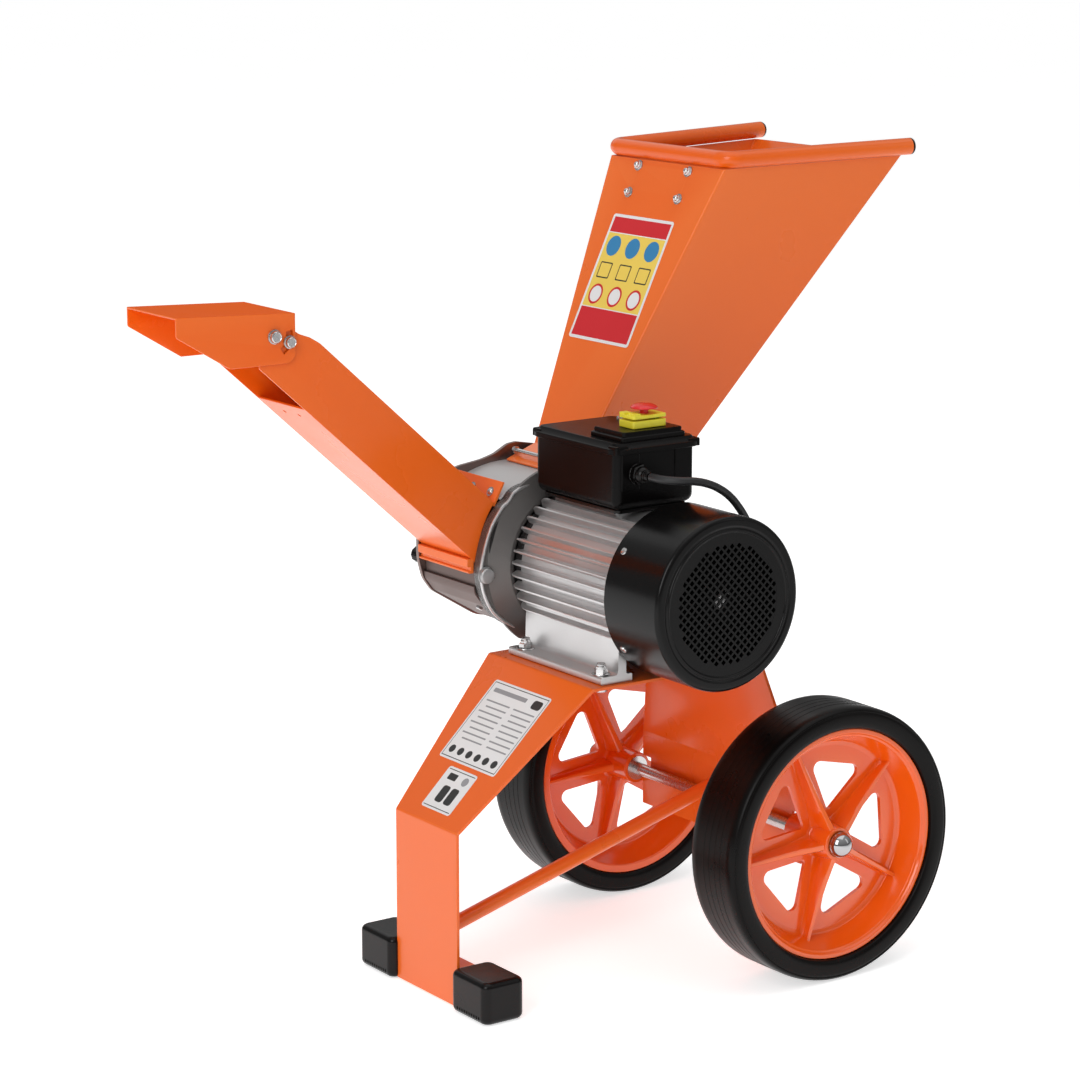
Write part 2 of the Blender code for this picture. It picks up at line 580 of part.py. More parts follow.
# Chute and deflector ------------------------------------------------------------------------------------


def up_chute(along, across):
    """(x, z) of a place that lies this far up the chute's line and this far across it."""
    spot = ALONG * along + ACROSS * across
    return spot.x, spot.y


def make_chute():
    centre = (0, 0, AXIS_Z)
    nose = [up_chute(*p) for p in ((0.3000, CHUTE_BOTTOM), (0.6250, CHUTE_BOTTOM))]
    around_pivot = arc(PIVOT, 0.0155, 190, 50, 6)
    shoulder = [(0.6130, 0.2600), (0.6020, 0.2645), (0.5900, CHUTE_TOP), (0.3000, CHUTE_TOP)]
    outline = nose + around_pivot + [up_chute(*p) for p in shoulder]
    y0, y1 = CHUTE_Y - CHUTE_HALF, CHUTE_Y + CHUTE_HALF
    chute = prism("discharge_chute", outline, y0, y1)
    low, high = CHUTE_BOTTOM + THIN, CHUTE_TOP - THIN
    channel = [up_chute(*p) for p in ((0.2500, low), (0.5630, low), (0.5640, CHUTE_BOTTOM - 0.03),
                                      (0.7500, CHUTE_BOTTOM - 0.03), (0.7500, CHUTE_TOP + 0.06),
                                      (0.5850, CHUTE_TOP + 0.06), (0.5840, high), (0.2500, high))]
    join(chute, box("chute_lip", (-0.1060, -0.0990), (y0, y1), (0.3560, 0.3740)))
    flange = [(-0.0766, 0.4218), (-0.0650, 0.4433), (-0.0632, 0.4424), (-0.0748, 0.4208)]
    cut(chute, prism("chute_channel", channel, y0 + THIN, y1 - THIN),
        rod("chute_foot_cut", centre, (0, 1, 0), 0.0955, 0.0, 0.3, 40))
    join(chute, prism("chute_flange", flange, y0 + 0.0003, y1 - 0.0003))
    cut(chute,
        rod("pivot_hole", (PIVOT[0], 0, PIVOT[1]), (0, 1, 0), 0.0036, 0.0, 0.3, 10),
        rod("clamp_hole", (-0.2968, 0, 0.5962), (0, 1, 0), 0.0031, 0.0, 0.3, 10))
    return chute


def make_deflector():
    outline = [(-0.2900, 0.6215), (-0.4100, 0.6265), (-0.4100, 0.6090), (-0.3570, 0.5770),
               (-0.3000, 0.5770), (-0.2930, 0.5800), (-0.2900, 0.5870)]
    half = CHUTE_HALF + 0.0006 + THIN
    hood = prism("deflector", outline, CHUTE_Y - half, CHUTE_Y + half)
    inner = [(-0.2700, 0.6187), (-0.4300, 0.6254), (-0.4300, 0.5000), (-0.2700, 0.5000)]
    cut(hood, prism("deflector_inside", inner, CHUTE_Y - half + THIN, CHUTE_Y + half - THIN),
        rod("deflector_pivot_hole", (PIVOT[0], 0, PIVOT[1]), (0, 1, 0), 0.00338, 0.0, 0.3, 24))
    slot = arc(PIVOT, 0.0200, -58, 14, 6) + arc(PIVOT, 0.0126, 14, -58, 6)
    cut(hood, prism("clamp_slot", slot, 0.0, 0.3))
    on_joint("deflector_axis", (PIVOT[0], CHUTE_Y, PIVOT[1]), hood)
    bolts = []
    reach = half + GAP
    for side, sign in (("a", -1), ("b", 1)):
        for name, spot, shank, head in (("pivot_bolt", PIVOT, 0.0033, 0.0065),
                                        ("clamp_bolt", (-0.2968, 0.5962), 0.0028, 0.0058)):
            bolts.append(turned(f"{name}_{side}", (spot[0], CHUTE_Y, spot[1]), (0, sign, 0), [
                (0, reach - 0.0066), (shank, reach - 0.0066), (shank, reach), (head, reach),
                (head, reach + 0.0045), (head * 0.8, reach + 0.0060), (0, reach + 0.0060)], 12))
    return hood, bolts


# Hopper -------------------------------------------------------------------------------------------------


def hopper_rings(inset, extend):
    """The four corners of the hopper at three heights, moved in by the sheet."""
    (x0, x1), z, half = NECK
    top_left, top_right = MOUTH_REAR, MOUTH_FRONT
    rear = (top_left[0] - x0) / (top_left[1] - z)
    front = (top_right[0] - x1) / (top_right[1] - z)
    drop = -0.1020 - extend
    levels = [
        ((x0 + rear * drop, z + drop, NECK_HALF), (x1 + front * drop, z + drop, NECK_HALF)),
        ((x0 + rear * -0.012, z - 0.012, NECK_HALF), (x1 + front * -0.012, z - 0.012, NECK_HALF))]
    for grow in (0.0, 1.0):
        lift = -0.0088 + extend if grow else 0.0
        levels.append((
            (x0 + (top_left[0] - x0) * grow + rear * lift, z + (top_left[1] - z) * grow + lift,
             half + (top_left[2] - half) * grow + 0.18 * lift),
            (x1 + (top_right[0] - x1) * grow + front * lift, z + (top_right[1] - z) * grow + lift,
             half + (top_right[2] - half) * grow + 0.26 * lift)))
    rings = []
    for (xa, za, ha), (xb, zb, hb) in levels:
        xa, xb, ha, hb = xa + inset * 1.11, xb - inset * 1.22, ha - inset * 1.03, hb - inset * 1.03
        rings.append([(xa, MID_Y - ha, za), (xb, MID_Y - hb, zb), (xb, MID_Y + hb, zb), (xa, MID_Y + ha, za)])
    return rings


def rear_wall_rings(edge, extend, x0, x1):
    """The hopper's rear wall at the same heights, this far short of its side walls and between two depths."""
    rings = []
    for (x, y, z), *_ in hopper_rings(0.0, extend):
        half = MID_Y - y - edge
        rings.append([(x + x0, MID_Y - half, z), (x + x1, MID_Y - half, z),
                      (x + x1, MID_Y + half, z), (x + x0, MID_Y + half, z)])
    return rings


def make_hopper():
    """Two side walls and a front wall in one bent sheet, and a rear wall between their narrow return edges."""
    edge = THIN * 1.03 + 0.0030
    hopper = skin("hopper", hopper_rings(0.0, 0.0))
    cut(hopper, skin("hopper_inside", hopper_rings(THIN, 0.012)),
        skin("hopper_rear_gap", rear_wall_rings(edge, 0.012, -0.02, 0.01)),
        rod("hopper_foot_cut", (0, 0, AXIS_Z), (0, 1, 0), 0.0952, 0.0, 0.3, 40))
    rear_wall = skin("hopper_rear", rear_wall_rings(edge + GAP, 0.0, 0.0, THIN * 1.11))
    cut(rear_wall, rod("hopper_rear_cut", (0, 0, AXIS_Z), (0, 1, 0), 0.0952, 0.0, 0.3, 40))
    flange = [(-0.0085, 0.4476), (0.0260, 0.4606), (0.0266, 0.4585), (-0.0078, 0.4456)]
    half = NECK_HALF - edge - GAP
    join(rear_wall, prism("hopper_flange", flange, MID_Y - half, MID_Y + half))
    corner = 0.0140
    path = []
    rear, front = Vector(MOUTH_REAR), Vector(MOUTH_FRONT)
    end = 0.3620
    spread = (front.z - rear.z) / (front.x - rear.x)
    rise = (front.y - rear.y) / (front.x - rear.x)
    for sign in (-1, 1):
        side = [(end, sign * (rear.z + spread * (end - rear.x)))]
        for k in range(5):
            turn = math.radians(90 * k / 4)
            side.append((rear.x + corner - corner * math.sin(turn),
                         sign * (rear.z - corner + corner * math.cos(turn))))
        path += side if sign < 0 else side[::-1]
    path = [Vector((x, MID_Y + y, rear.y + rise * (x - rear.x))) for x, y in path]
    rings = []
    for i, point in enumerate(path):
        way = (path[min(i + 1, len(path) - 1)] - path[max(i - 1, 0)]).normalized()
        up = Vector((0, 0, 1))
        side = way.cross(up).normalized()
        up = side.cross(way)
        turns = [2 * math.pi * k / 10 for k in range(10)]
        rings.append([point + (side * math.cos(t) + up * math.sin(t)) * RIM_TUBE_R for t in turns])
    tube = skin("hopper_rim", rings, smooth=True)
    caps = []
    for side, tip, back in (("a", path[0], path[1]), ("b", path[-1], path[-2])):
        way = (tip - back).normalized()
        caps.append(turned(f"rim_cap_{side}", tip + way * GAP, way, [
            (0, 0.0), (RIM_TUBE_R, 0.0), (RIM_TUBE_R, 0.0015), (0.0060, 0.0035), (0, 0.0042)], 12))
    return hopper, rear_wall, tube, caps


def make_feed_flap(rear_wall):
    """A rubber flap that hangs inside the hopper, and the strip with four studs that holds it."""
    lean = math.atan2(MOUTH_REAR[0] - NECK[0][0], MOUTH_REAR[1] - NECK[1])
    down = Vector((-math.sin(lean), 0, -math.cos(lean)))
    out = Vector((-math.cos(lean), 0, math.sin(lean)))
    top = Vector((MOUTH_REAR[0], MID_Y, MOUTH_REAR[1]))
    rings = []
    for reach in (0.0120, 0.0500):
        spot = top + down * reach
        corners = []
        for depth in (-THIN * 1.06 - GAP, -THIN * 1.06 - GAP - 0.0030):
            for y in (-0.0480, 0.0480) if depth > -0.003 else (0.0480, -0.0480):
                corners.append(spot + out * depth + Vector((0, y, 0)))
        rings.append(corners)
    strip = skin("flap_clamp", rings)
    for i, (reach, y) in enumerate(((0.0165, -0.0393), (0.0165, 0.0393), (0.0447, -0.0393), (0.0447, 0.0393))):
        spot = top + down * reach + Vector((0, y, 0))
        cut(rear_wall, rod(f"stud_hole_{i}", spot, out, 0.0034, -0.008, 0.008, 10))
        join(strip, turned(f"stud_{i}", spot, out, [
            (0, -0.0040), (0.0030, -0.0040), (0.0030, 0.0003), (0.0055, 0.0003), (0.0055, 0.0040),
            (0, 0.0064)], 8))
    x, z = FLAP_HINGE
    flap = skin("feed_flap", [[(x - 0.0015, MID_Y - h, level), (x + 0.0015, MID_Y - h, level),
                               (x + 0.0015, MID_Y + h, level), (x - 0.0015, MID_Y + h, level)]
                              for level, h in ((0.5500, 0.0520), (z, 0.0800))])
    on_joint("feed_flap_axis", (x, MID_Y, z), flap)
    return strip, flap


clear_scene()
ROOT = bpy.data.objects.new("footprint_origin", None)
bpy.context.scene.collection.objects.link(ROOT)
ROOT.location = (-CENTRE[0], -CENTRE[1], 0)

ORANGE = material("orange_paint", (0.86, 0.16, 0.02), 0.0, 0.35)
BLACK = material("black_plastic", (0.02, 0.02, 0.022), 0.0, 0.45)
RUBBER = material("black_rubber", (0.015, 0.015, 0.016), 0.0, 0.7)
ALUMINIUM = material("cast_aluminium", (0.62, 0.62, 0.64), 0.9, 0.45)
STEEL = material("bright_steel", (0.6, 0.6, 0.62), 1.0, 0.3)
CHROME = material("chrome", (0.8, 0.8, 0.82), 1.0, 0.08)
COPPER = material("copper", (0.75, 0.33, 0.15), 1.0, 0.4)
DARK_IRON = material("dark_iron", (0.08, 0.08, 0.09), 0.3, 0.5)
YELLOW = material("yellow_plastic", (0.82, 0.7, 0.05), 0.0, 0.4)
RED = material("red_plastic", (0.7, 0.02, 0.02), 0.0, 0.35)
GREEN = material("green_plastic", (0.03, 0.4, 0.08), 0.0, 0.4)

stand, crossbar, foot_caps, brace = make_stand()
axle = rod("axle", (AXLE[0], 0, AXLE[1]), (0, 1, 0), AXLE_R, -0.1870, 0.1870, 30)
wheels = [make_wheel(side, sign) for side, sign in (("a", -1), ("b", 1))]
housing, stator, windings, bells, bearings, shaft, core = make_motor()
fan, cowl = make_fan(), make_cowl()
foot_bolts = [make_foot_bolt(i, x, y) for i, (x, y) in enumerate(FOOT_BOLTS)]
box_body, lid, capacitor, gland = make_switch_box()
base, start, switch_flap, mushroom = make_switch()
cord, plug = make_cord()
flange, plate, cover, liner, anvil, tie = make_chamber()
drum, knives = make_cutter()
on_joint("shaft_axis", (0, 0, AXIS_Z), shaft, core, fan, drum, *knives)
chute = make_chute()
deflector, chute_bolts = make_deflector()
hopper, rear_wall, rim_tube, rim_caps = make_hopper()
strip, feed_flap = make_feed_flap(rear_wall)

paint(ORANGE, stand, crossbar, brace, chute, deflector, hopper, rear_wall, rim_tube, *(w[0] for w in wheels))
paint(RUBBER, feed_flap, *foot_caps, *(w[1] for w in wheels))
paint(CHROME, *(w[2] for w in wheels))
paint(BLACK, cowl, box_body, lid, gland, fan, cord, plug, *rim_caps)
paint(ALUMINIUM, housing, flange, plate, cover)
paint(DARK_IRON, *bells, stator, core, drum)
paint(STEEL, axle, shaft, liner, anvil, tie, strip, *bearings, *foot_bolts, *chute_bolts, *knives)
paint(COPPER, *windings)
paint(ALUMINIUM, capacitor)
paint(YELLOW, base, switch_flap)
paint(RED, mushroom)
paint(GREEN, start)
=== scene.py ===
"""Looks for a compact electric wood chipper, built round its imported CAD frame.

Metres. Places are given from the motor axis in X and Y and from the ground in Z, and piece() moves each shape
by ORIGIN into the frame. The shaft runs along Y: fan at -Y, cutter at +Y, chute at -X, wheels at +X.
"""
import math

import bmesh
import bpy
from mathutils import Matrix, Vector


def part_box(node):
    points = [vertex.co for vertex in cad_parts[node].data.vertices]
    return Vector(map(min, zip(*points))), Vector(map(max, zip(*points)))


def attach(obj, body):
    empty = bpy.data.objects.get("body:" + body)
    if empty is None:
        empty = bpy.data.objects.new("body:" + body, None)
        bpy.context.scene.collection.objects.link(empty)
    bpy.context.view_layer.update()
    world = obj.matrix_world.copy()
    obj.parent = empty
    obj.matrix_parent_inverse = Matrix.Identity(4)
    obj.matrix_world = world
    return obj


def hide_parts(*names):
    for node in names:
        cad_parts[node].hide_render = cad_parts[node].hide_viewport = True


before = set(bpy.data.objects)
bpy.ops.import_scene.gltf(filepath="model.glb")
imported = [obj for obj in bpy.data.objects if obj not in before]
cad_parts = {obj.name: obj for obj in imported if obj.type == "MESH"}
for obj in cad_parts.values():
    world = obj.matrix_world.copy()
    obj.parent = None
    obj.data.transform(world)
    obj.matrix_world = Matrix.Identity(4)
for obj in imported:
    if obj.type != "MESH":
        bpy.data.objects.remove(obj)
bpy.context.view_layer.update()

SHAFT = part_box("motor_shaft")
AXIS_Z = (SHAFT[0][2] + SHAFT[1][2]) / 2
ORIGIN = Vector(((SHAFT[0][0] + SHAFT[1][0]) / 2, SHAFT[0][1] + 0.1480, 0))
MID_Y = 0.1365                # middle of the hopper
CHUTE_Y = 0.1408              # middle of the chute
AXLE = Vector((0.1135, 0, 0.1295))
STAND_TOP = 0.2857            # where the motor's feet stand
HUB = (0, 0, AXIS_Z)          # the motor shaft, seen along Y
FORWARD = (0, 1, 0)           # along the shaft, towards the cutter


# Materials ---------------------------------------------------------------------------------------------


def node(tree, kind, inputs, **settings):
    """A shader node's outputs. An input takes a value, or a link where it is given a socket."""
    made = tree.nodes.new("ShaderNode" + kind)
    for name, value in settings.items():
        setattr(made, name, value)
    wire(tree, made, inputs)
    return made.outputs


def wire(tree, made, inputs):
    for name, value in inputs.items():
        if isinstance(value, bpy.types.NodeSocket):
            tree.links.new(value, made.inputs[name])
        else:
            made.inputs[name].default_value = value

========

■ JOB ■
Transcribe, exactly and exclusively, the run of lines that opens with the line bearing "rim_tube, *(w[0] for w in wheels))" and closes with the line bearing "points = [vertex.co".

■ RESULT OF THE TASK ■
paint(ORANGE, stand, crossbar, brace, chute, deflector, hopper, rear_wall, rim_tube, *(w[0] for w in wheels))
paint(RUBBER, feed_flap, *foot_caps, *(w[1] for w in wheels))
paint(CHROME, *(w[2] for w in wheels))
paint(BLACK, cowl, box_body, lid, gland, fan, cord, plug, *rim_caps)
paint(ALUMINIUM, housing, flange, plate, cover)
paint(DARK_IRON, *bells, stator, core, drum)
paint(STEEL, axle, shaft, liner, anvil, tie, strip, *bearings, *foot_bolts, *chute_bolts, *knives)
paint(COPPER, *windings)
paint(ALUMINIUM, capacitor)
paint(YELLOW, base, switch_flap)
paint(RED, mushroom)
paint(GREEN, start)
=== scene.py ===
"""Looks for a compact electric wood chipper, built round its imported CAD frame.

Metres. Places are given from the motor axis in X and Y and from the ground in Z, and piece() moves each shape
by ORIGIN into the frame. The shaft runs along Y: fan at -Y, cutter at +Y, chute at -X, wheels at +X.
"""
import math

import bmesh
import bpy
from mathutils import Matrix, Vector


def part_box(node):
    points = [vertex.co for vertex in cad_parts[node].data.vertices]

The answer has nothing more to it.